While this info should serve as good general guidelines, there are some benefits to choosing longer or shorter boards based on your riding style. Check out the video below from EVO to learn more.

How to Choose the Right Size Snowboard

The other consideration is snowboard type, which is determined in part by the shape of the board. The below video from EVO is a great overview of the different types of snowboards.

How to Choose a Snowboard & Snowboard Size

Is Snowboarding Easier Than Skiing?

Yes and no. The general advice seems to be that skiing is easier than snowboarding, initially. However, once you’re through this initial hurdle, it can be easier to get better at snowboarding than it is to get better at skiing.

Is Snowboarding Hard For Beginners?

Snowboarding can be hard when you first start out. It takes some time to figure out how to lean forward and backward without catching the edge of your board, which causes you to fall. The other element that can be challenging and both your feet are strapped to the board, whereas with skiing you can move them independently. This takes some getting used to.

One of the best ways to ease into snowboarding is by taking a lesson. Your guide will give you all sorts of tips to improve your technique. They’ll also make sure you stay on appropriate terrain. No matter what outdoor sport you’re trying, hopping on the advanced track before you’re ready is a sure way to get disheartened.

Snowboarders Walking

How Much Is a Snowboard on Average?

Expect to spend around $300-500 on your first snowboard. You’ll want to make sure you get boots and bindings, as well. You’ll also need goggles, a helmet, gloves, snow pants, and a snow jacket to keep you warm on the slopes. If you’re just getting into winter sports, that’s a lot of gear! But buying second-hand, keeping your eye out for deals, and borrowing gear from friends until you’ve got your own setup will all save you some dough.

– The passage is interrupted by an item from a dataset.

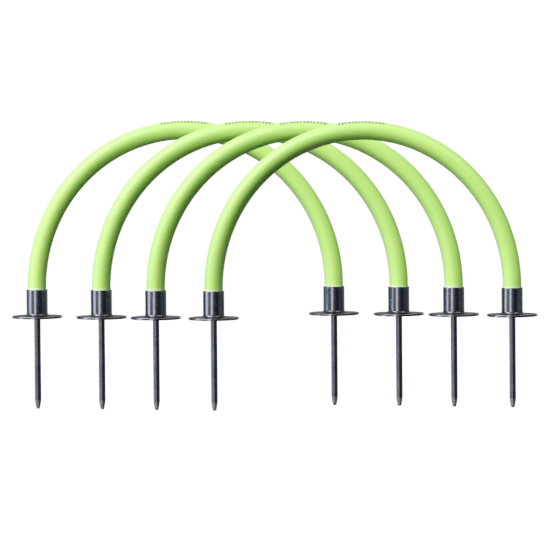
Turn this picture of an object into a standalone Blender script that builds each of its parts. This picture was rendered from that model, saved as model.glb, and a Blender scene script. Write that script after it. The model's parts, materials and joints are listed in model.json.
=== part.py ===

Is it Expensive to Snowboard?

Like many outdoor activities, there is an initial investment in snowboarding. If you’re just starting out, or going on a trip with friends, consider renting gear instead of buying. Many companies offer season rental programs, which are great for two reasons. One, you can try out the gear before you buy it to make sure it’s a good fit. And two, they’ll often allow you to apply your rental credit to your future purchase helping defray the cost.

If you’re in the Portland area consider renting from Next Adventure. Otherwise, call up your local sports shop to see if they offer rentals.

Once you’ve got your board and your gear, though, snowboarding doesn’t have to be expensive. The only other cost is the lift pass. Depending on how often you snowboard you might want to buy a pass for the day or the season. Thankfully, quality gear will last you a long time, and it’ll probably be your preferences and ability level driving you to get new gear long before your old gear has worn out.